Stephen King’s breakthrough came with Carrie, a novel that transformed the pain of adolescence, social rejection, religious fanaticism, and uncontrolled power into a compact and unforgettable story. The success of that book allowed him to become a full-time writer, and it was followed by a remarkable series of major works including Salem’s Lot, The Shining, The Stand, The Dead Zone, Cujo, Pet Sematary, It, Misery, The Green Mile, Bag of Bones, Under the Dome, Doctor Sleep, Billy Summers, Fairy Tale, and 11/22/63. His long-running sequence The Dark Tower occupies a special place in his career because it connects western imagery, epic fantasy, horror, metafiction, and myth into a vast narrative about destiny, sacrifice, obsession, and storytelling itself. King also wrote several works under the name Richard Bachman, a pseudonym that allowed him to explore darker social and psychological material while testing whether a story could succeed without the power of his famous name attached to it.

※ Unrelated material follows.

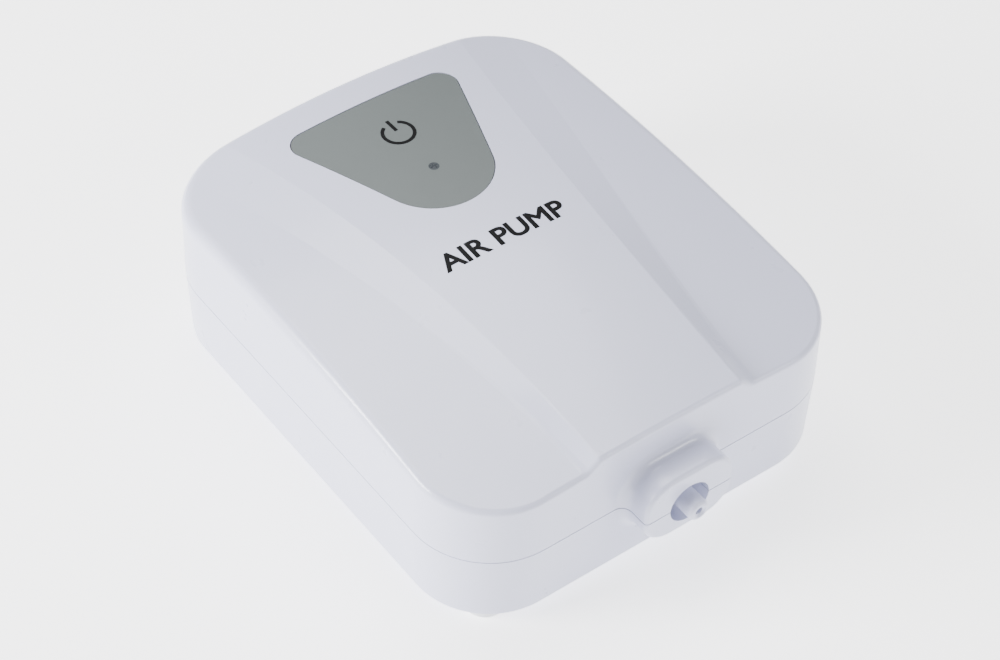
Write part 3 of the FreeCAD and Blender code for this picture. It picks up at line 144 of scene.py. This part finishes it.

A defining quality of Stephen King’s fiction is his ability to build believable characters before placing them under extreme pressure. Children, writers, teachers, nurses, prisoners, police officers, parents, and lonely outsiders often stand at the center of his stories, and their emotional struggles are as important as the supernatural events around them. His prose is direct, energetic, and accessible, but it is also rich in cultural observation, humor, rhythm, and suspense. He has a particular gift for making locations feel alive: Derry, Castle Rock, Jerusalem’s Lot, and other fictional places operate almost like recurring characters, carrying histories of violence, memory, and collective fear. Through these settings, King has created an interconnected literary landscape that rewards both casual readers and devoted fans.
Stephen King’s influence extends far beyond the printed page. Many of his works have been adapted into major films, television series, miniseries, and streaming productions, helping shape the global visual language of horror and suspense. Adaptations such as The Shawshank Redemption, Stand by Me, Misery, The Green Mile, Carrie, The Shining, and It have made his stories familiar to audiences across generations. His nonfiction book On Writing is also highly respected because it combines memoir, practical advice, and a clear philosophy of craft, emphasizing discipline, honesty, revision, and the importance of reading. King has received major honors for his contribution to American letters and the arts, including prestigious lifetime and national awards. His enduring reputation rests on a rare combination of productivity, narrative confidence, emotional directness, and imaginative range. For readers searching for an author who can combine fear with humanity, entertainment with insight, and popular appeal with lasting literary impact, Stephen King remains one of the essential names in contemporary fiction.